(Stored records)
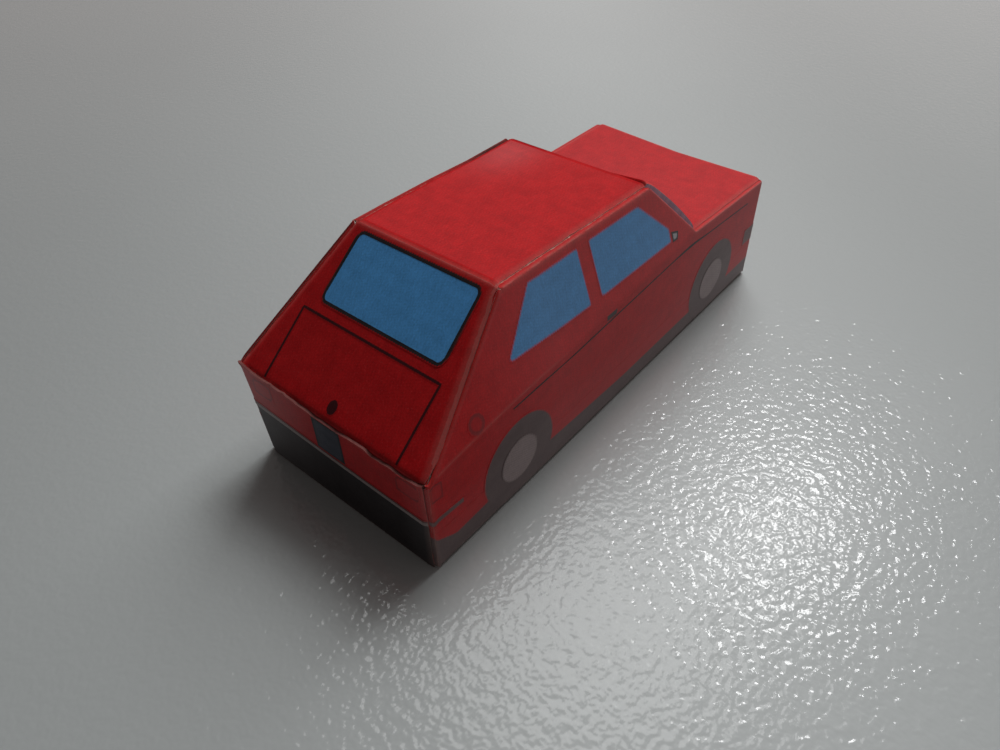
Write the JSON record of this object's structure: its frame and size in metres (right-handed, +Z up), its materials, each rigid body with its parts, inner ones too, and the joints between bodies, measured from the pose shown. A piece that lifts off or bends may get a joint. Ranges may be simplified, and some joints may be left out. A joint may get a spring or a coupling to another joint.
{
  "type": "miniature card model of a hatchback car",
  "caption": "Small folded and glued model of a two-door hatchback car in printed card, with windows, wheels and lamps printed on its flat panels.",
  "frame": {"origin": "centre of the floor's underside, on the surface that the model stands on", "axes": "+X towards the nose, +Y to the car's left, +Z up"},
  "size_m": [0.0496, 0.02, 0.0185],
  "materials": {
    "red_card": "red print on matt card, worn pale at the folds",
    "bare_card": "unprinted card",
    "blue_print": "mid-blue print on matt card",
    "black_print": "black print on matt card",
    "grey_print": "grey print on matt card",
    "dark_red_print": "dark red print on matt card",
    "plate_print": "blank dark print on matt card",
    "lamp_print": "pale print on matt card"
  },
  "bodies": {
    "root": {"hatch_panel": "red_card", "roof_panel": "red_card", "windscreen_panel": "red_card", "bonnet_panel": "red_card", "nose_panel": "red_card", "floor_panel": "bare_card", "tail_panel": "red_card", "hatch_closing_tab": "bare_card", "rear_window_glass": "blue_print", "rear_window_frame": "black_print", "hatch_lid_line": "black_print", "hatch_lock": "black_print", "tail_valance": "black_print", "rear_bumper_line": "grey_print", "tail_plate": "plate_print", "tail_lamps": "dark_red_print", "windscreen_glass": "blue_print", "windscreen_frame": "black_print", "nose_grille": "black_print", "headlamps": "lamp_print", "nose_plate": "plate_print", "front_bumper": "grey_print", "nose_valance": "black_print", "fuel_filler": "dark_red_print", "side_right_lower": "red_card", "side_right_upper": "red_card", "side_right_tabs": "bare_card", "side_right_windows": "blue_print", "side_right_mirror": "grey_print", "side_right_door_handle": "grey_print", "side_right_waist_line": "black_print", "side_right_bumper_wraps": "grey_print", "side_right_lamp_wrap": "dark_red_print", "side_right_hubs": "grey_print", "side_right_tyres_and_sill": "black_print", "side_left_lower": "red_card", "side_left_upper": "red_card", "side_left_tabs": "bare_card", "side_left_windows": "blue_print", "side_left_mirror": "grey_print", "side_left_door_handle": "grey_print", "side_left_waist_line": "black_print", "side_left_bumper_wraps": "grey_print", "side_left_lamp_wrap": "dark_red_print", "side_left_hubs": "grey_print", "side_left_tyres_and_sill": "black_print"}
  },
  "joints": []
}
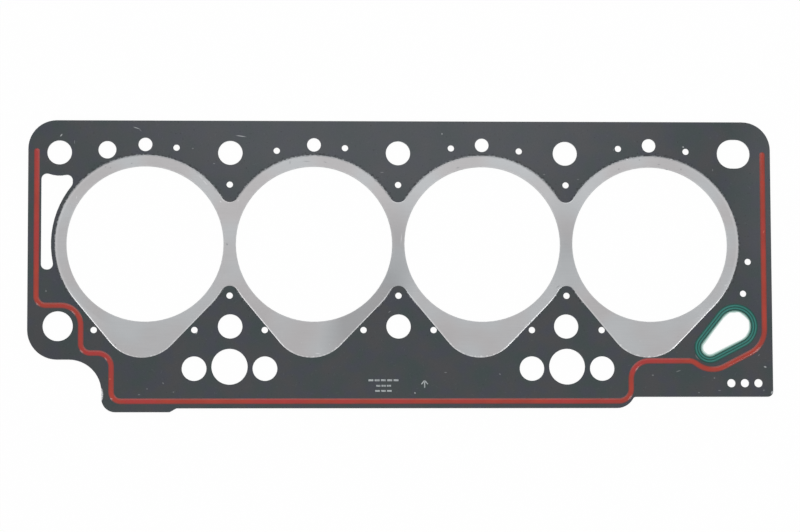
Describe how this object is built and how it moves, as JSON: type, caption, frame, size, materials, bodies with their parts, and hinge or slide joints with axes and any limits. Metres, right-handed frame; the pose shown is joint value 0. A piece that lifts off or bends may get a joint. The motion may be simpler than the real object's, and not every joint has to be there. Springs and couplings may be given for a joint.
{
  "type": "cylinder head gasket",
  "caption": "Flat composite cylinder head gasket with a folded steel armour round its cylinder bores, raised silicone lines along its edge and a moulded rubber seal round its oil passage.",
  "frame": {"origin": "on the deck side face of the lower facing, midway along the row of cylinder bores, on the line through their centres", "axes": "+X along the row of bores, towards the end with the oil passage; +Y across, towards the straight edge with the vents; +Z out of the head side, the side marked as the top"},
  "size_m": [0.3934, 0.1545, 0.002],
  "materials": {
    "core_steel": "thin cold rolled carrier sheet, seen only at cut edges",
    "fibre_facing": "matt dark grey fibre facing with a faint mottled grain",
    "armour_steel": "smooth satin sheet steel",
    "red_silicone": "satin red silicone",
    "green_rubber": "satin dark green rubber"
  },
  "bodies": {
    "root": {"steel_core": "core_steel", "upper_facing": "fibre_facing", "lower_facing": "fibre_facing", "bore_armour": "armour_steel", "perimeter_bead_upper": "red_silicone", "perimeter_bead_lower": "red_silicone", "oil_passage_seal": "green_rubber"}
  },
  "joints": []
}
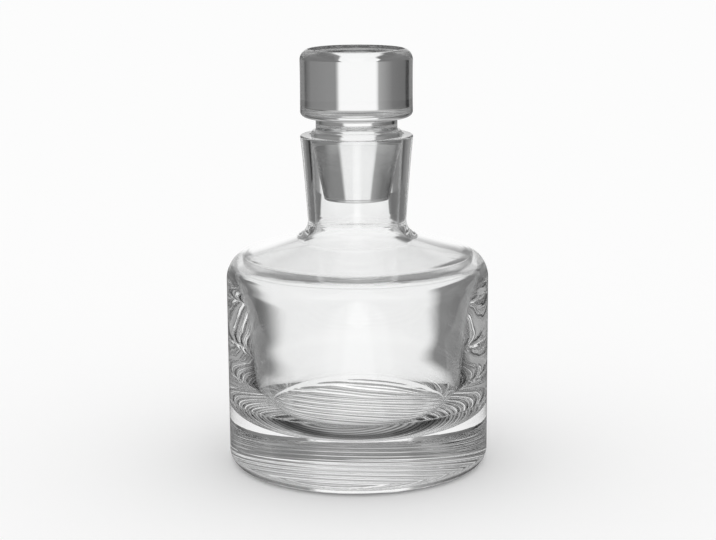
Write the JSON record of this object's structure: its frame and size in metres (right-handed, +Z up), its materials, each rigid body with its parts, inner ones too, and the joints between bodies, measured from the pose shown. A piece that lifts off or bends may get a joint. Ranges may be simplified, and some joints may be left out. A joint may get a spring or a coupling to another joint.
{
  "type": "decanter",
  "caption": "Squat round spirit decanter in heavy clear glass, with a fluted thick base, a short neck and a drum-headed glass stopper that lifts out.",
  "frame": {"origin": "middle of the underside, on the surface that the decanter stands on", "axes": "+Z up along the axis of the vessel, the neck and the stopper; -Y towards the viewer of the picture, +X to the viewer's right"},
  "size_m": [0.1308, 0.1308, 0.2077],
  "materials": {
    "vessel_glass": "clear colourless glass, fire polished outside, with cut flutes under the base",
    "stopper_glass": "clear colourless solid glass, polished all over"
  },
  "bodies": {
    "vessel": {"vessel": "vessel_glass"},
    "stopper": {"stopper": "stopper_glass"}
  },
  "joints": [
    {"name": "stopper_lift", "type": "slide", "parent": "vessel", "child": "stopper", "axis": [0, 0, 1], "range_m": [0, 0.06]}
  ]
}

**SET EXERCISE:** Write the material out again word for word.

**CORRECT ANSWER:**
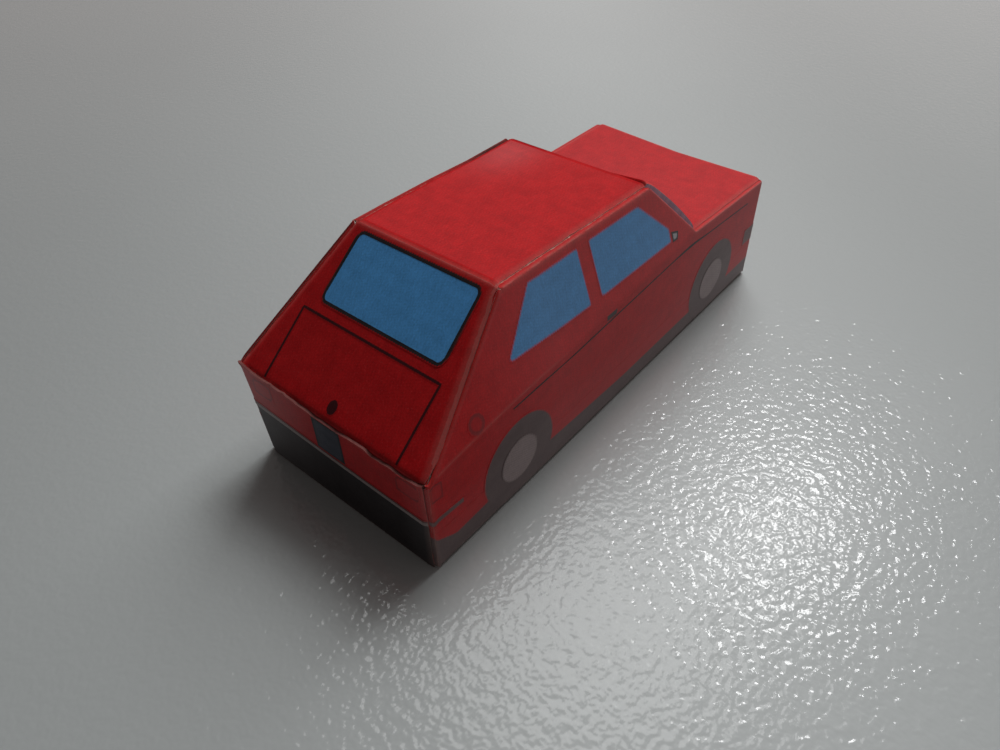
Write the JSON record of this object's structure: its frame and size in metres (right-handed, +Z up), its materials, each rigid body with its parts, inner ones too, and the joints between bodies, measured from the pose shown. A piece that lifts off or bends may get a joint. Ranges may be simplified, and some joints may be left out. A joint may get a spring or a coupling to another joint.
{
  "type": "miniature card model of a hatchback car",
  "caption": "Small folded and glued model of a two-door hatchback car in printed card, with windows, wheels and lamps printed on its flat panels.",
  "frame": {"origin": "centre of the floor's underside, on the surface that the model stands on", "axes": "+X towards the nose, +Y to the car's left, +Z up"},
  "size_m": [0.0496, 0.02, 0.0185],
  "materials": {
    "red_card": "red print on matt card, worn pale at the folds",
    "bare_card": "unprinted card",
    "blue_print": "mid-blue print on matt card",
    "black_print": "black print on matt card",
    "grey_print": "grey print on matt card",
    "dark_red_print": "dark red print on matt card",
    "plate_print": "blank dark print on matt card",
    "lamp_print": "pale print on matt card"
  },
  "bodies": {
    "root": {"hatch_panel": "red_card", "roof_panel": "red_card", "windscreen_panel": "red_card", "bonnet_panel": "red_card", "nose_panel": "red_card", "floor_panel": "bare_card", "tail_panel": "red_card", "hatch_closing_tab": "bare_card", "rear_window_glass": "blue_print", "rear_window_frame": "black_print", "hatch_lid_line": "black_print", "hatch_lock": "black_print", "tail_valance": "black_print", "rear_bumper_line": "grey_print", "tail_plate": "plate_print", "tail_lamps": "dark_red_print", "windscreen_glass": "blue_print", "windscreen_frame": "black_print", "nose_grille": "black_print", "headlamps": "lamp_print", "nose_plate": "plate_print", "front_bumper": "grey_print", "nose_valance": "black_print", "fuel_filler": "dark_red_print", "side_right_lower": "red_card", "side_right_upper": "red_card", "side_right_tabs": "bare_card", "side_right_windows": "blue_print", "side_right_mirror": "grey_print", "side_right_door_handle": "grey_print", "side_right_waist_line": "black_print", "side_right_bumper_wraps": "grey_print", "side_right_lamp_wrap": "dark_red_print", "side_right_hubs": "grey_print", "side_right_tyres_and_sill": "black_print", "side_left_lower": "red_card", "side_left_upper": "red_card", "side_left_tabs": "bare_card", "side_left_windows": "blue_print", "side_left_mirror": "grey_print", "side_left_door_handle": "grey_print", "side_left_waist_line": "black_print", "side_left_bumper_wraps": "grey_print", "side_left_lamp_wrap": "dark_red_print", "side_left_hubs": "grey_print", "side_left_tyres_and_sill": "black_print"}
  },
  "joints": []
}
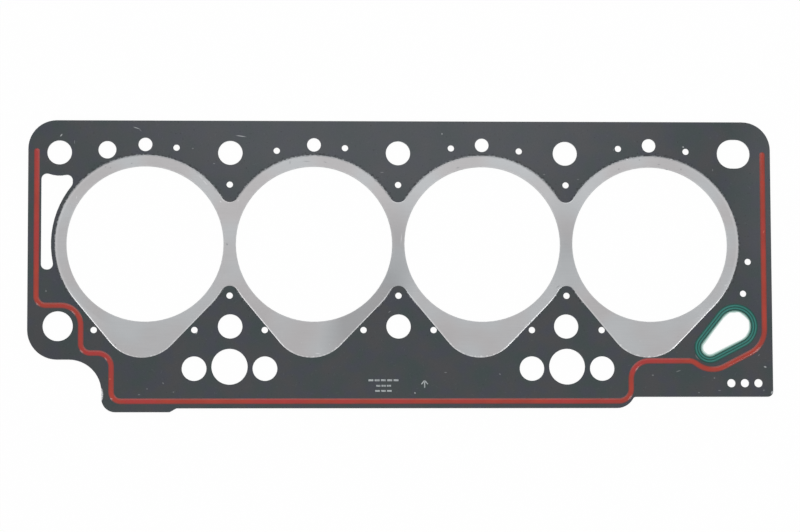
Describe how this object is built and how it moves, as JSON: type, caption, frame, size, materials, bodies with their parts, and hinge or slide joints with axes and any limits. Metres, right-handed frame; the pose shown is joint value 0. A piece that lifts off or bends may get a joint. The motion may be simpler than the real object's, and not every joint has to be there. Springs and couplings may be given for a joint.
{
  "type": "cylinder head gasket",
  "caption": "Flat composite cylinder head gasket with a folded steel armour round its cylinder bores, raised silicone lines along its edge and a moulded rubber seal round its oil passage.",
  "frame": {"origin": "on the deck side face of the lower facing, midway along the row of cylinder bores, on the line through their centres", "axes": "+X along the row of bores, towards the end with the oil passage; +Y across, towards the straight edge with the vents; +Z out of the head side, the side marked as the top"},
  "size_m": [0.3934, 0.1545, 0.002],
  "materials": {
    "core_steel": "thin cold rolled carrier sheet, seen only at cut edges",
    "fibre_facing": "matt dark grey fibre facing with a faint mottled grain",
    "armour_steel": "smooth satin sheet steel",
    "red_silicone": "satin red silicone",
    "green_rubber": "satin dark green rubber"
  },
  "bodies": {
    "root": {"steel_core": "core_steel", "upper_facing": "fibre_facing", "lower_facing": "fibre_facing", "bore_armour": "armour_steel", "perimeter_bead_upper": "red_silicone", "perimeter_bead_lower": "red_silicone", "oil_passage_seal": "green_rubber"}
  },
  "joints": []
}
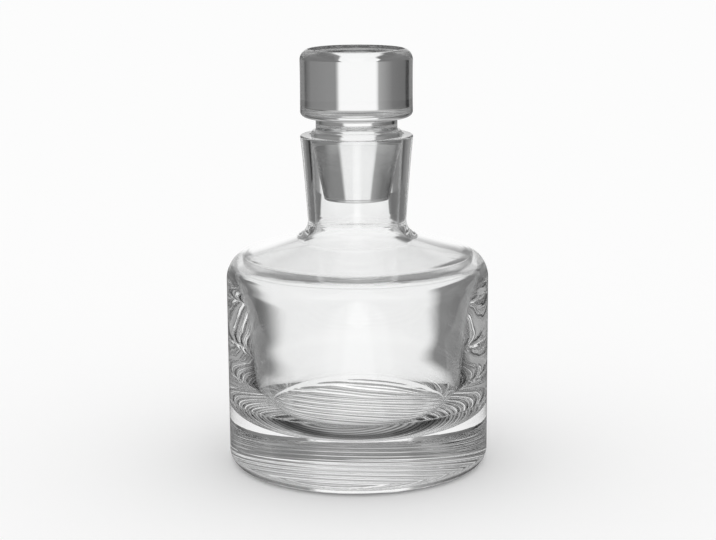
Write the JSON record of this object's structure: its frame and size in metres (right-handed, +Z up), its materials, each rigid body with its parts, inner ones too, and the joints between bodies, measured from the pose shown. A piece that lifts off or bends may get a joint. Ranges may be simplified, and some joints may be left out. A joint may get a spring or a coupling to another joint.
{
  "type": "decanter",
  "caption": "Squat round spirit decanter in heavy clear glass, with a fluted thick base, a short neck and a drum-headed glass stopper that lifts out.",
  "frame": {"origin": "middle of the underside, on the surface that the decanter stands on", "axes": "+Z up along the axis of the vessel, the neck and the stopper; -Y towards the viewer of the picture, +X to the viewer's right"},
  "size_m": [0.1308, 0.1308, 0.2077],
  "materials": {
    "vessel_glass": "clear colourless glass, fire polished outside, with cut flutes under the base",
    "stopper_glass": "clear colourless solid glass, polished all over"
  },
  "bodies": {
    "vessel": {"vessel": "vessel_glass"},
    "stopper": {"stopper": "stopper_glass"}
  },
  "joints": [
    {"name": "stopper_lift", "type": "slide", "parent": "vessel", "child": "stopper", "axis": [0, 0, 1], "range_m": [0, 0.06]}
  ]
}